What does Cappozzo try to transmit to young people? “One of the things I tell them is my experience as a marine biologist and as a scientist. I always mention that at first, nothing was easy but looking back, after the decades of professional work, I have millions of amusing anecdotes related to my job and not to my social condition”, he comments. Thanks to his profession, for instance, the researcher had the chance to know inhospitable and unusual places. Cappozzo has been to the Sahara desert, where he was part of an international team that conducted a research project that belonged to the European Union. There, for three days and nights, he had to survive a sandstorm up to the selva valdiviana in Chile looking for fjords of more than 800 meters deep in the sea through the Península Valdés, in Patagonia, where he managed to touch a released Peale’s dolphin.

“The aim is to encourage teenagers to pursue their vocation, because there is nothing as unpleasant as doing something against that”, he states. Besides, he adds “there are problems everywhere, it does not matter if one is a marine biologist, astronaut or does any other job. In all professions people have to encounter different difficulties, but the best choice is to follow their vocation. In the case of science, there are several curious kids, and that is vital for future researchers”.

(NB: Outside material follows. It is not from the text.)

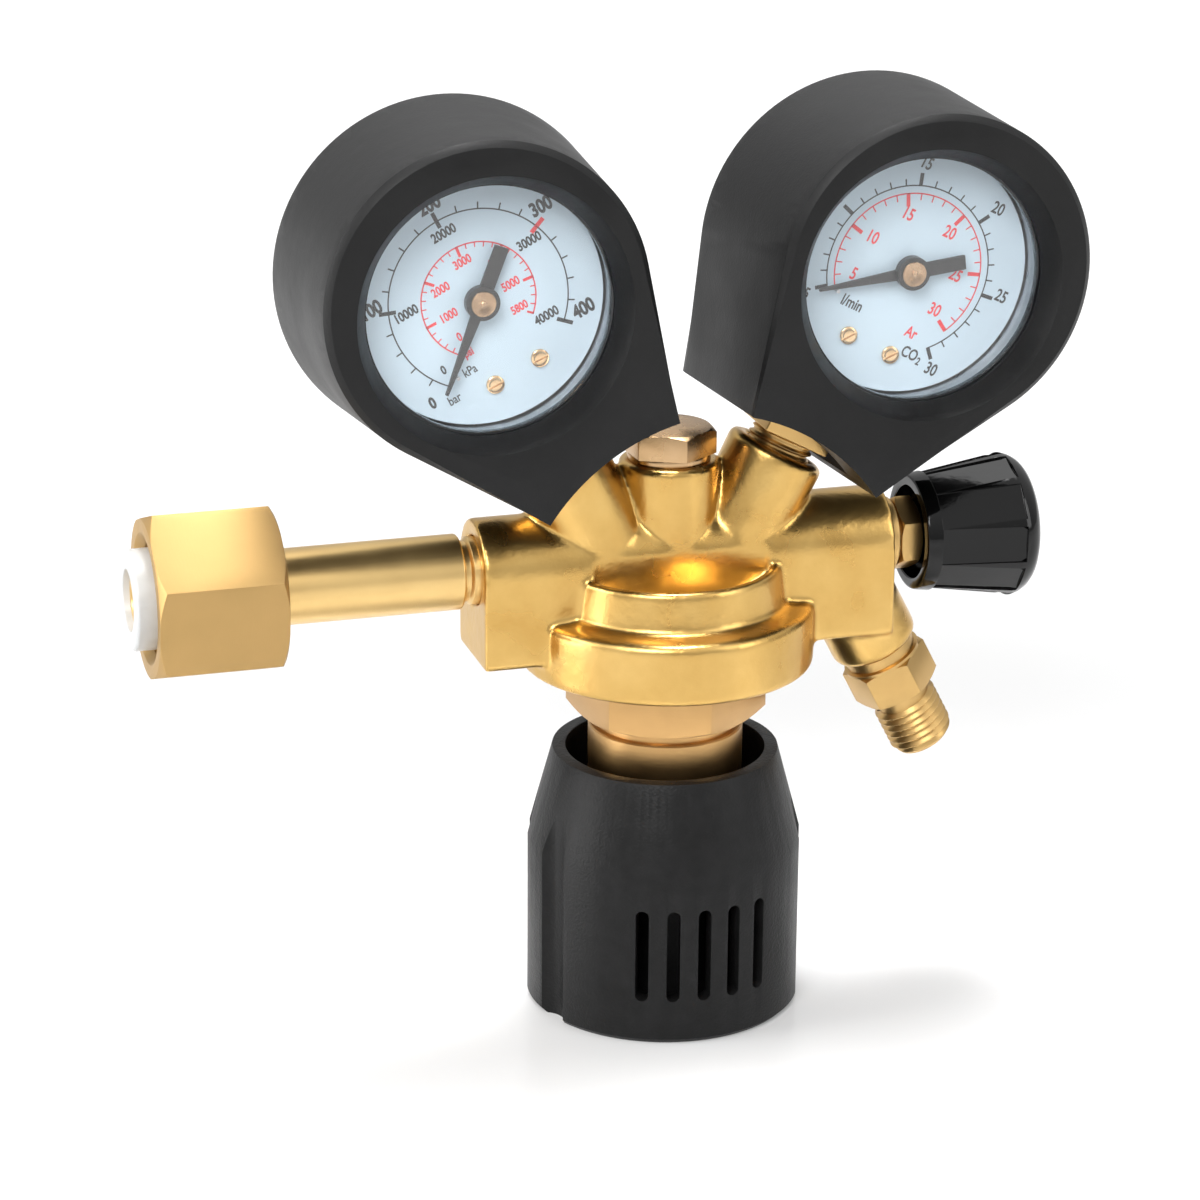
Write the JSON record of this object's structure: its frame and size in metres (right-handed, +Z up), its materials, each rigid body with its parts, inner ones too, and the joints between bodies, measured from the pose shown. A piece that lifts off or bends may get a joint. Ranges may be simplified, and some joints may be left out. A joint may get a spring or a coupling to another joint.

Cappozzo, science communicator par excellence, dared to do much more than what he thought. “Thanks to this profession I accepted the challenge to act in television series”, he commented and added “In our society, the different ways to communicate science are infinite, it all depends on willingness to do it”.

VocAr Programme aims to promote democratization of scientific knowledge to create equal opportunities to access science. Through talks, participatory workshops, researchers of all the country share their studies and findings with the community. Furthermore, it seeks to encourage scientific vocation and enthusiasm for science to guide them in the selection of their courses of studies.

Platform País Sciencia is a federal project for public communication of science that deals with the gap between science and society in an comprehensive way because it has social actors that are related to the development of scientific and educational policies, such as the CONICET, the Ministry of Education through the Secretaría de Políticas Universitarias, the Fundación Medifé, the Centro de Estímulo al Desarrollo del Conocimiento (CEDEC) del municipio de Granadero Baigorria and the Universidad Nacional de Rosario.